25 March 2013

Somethign.

Somethign in the way she moves
Attracts me like no other lover.
Somethign in the way she woo-ooos me.
Weird song, right?  I don't even know how to pronounce the words in that song.  There's probably a reason George Harrison didn't write that song.  I bet part of the reason is that he was writing with a calligraphy brush on some kind of a vedic parchment at a monastery in Dharamsala instead of typing on a laptop.  All I know is, if it had been twenty-first century Wayne typing that song on a laptop, it would have come out "Somethign" the first seventeen tries.   Guaranteed.

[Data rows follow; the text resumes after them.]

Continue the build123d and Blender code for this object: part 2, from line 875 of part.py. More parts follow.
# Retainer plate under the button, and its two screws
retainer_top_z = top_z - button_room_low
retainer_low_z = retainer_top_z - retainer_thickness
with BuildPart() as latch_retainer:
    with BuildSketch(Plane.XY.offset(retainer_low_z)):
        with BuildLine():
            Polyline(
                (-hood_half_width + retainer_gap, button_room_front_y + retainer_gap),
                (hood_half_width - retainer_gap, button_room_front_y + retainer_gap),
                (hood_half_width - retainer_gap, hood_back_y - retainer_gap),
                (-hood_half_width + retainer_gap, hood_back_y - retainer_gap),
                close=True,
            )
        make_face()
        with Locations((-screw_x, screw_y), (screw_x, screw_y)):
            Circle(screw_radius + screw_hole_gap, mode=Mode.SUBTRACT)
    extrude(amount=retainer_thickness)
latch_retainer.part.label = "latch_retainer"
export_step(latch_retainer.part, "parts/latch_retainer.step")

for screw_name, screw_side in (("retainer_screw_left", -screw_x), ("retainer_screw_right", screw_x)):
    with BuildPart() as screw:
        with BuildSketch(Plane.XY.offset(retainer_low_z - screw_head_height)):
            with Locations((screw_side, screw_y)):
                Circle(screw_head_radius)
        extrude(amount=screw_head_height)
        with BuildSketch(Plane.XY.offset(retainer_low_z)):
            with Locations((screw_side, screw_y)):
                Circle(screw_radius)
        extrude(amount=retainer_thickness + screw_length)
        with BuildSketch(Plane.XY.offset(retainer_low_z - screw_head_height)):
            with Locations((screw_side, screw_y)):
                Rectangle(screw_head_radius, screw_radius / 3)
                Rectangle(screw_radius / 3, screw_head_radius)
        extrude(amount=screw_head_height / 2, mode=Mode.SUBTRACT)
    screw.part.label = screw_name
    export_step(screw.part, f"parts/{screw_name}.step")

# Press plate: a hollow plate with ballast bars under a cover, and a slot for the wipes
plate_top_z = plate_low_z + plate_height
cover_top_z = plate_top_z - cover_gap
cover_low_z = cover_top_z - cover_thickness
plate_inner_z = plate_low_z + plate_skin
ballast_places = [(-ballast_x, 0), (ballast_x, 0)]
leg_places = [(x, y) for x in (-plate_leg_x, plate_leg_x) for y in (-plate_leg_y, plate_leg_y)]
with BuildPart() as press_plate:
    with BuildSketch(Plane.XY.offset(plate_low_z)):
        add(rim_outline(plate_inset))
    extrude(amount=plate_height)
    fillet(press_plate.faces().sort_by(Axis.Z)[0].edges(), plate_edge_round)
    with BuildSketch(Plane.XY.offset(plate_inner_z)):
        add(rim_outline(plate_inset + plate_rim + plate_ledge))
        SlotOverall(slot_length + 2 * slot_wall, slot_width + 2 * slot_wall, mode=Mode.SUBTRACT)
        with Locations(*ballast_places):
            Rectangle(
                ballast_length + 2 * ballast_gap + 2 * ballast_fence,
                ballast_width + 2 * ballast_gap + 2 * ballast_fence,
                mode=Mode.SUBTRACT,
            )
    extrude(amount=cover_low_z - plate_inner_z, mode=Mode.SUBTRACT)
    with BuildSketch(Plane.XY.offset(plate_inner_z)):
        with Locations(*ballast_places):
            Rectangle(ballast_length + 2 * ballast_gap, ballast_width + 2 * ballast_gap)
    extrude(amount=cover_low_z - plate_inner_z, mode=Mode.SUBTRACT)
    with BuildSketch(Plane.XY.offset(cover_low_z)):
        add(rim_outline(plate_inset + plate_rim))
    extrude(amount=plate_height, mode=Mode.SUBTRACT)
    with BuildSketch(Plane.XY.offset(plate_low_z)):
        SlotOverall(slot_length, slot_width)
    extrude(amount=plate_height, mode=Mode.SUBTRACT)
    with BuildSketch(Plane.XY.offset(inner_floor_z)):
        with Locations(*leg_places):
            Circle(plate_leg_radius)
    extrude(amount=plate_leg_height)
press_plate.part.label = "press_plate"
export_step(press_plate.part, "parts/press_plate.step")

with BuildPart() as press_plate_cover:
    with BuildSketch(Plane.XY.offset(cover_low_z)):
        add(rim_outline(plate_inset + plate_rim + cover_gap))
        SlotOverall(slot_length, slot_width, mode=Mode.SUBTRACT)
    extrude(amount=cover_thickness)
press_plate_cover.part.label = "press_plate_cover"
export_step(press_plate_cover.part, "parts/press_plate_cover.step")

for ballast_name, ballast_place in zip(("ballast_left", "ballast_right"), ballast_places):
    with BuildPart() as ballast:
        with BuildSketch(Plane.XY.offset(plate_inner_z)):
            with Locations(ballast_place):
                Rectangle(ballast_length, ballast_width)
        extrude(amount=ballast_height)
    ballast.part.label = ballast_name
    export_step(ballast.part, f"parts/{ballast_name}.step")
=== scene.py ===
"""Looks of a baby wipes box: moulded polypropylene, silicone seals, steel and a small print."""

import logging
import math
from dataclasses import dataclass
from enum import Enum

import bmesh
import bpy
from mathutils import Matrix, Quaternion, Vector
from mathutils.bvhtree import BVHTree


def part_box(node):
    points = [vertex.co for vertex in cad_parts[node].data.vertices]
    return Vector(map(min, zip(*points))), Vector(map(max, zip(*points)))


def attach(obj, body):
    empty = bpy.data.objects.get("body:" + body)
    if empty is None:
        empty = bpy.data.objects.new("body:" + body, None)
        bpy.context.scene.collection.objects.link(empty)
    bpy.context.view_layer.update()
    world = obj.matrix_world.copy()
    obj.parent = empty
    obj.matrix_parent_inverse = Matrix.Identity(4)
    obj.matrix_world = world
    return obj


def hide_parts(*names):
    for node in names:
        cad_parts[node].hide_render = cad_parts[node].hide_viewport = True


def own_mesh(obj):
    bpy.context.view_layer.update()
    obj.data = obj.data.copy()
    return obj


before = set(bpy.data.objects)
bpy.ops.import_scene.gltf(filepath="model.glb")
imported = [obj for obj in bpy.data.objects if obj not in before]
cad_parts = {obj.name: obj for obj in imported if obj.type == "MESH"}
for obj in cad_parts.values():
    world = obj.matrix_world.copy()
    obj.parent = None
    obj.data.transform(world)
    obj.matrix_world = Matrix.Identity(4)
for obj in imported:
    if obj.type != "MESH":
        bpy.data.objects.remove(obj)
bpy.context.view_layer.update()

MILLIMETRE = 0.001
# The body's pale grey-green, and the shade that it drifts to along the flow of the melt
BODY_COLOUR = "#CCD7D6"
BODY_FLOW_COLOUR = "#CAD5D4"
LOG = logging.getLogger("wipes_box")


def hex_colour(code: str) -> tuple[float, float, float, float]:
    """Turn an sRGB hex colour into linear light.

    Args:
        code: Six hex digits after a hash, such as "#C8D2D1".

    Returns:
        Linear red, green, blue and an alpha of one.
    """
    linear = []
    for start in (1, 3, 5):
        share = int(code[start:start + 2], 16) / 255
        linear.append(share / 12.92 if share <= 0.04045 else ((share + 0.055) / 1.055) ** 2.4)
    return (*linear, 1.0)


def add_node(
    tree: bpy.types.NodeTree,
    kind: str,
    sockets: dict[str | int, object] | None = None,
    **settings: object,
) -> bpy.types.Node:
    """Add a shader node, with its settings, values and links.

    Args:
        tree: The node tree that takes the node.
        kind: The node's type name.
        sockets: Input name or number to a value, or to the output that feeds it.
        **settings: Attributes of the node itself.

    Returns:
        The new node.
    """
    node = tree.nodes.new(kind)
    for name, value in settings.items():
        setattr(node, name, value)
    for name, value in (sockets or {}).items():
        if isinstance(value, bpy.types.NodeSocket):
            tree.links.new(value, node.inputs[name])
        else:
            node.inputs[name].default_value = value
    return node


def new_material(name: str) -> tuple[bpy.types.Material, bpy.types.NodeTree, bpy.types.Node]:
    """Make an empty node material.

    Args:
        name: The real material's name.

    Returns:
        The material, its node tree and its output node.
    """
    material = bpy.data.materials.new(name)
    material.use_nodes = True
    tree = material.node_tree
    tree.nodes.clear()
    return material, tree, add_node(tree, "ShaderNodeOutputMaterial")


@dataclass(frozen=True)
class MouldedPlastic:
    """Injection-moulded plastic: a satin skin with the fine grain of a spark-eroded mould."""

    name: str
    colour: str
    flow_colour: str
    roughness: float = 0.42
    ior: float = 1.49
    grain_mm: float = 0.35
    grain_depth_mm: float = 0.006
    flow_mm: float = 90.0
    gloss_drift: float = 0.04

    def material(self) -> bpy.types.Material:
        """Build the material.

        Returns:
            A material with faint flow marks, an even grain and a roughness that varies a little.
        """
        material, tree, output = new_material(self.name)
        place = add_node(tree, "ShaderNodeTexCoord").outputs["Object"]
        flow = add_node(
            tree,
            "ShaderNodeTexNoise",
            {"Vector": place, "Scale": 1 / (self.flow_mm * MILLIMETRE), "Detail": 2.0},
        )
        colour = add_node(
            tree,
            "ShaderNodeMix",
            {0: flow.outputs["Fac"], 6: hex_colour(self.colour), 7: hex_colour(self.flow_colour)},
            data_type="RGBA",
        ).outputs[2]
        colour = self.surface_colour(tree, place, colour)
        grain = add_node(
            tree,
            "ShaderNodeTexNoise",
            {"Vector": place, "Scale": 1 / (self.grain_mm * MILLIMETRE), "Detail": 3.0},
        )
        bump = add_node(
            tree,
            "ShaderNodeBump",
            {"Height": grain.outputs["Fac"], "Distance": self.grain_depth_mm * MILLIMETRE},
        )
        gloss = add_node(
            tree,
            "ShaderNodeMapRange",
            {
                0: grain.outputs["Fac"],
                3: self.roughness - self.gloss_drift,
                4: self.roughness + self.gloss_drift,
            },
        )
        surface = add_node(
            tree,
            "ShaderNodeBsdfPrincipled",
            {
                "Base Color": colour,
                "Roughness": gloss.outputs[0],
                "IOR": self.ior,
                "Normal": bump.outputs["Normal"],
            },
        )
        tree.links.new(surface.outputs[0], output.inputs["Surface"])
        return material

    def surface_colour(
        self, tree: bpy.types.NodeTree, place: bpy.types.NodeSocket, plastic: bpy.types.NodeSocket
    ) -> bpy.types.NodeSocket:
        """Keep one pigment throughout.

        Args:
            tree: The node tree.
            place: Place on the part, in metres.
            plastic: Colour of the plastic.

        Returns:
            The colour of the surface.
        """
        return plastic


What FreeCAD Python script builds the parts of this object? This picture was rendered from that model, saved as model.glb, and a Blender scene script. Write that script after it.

I'm a Millenial, or whatever they're calling my generation; I mean I've been typing on computers since AIM was The Thing.  But somehow there are still words I use all the time that my fingers stubbornly will not learn how to type.  Maybe these words actually mean sometihng[SIC!].  Maybe there are subatomic particles out there called questinos and informatinos, just dying to make themselves known by shooting out of my typing fingertips.  Maybe wtih was a conjunction favored by Shakespeare before the rule-bound grammarians in the 18th century legislated it out of existence and history.  Governmnet, I'm convinced, is a euphemistic profanity employed by libertarians, along with its close cousins governemnt and governmetn.  (Governmetn's great, actually -- I may follow the libertarians on that one.)  What all these words have in common is that they have valiantly resisted the most dogged attempts to eradicate them from my first-draft prose.

I twice heard Brian Doyle say, If you want to be a writer, learn how to type.  Mr. Doyle, I'm trying so hard.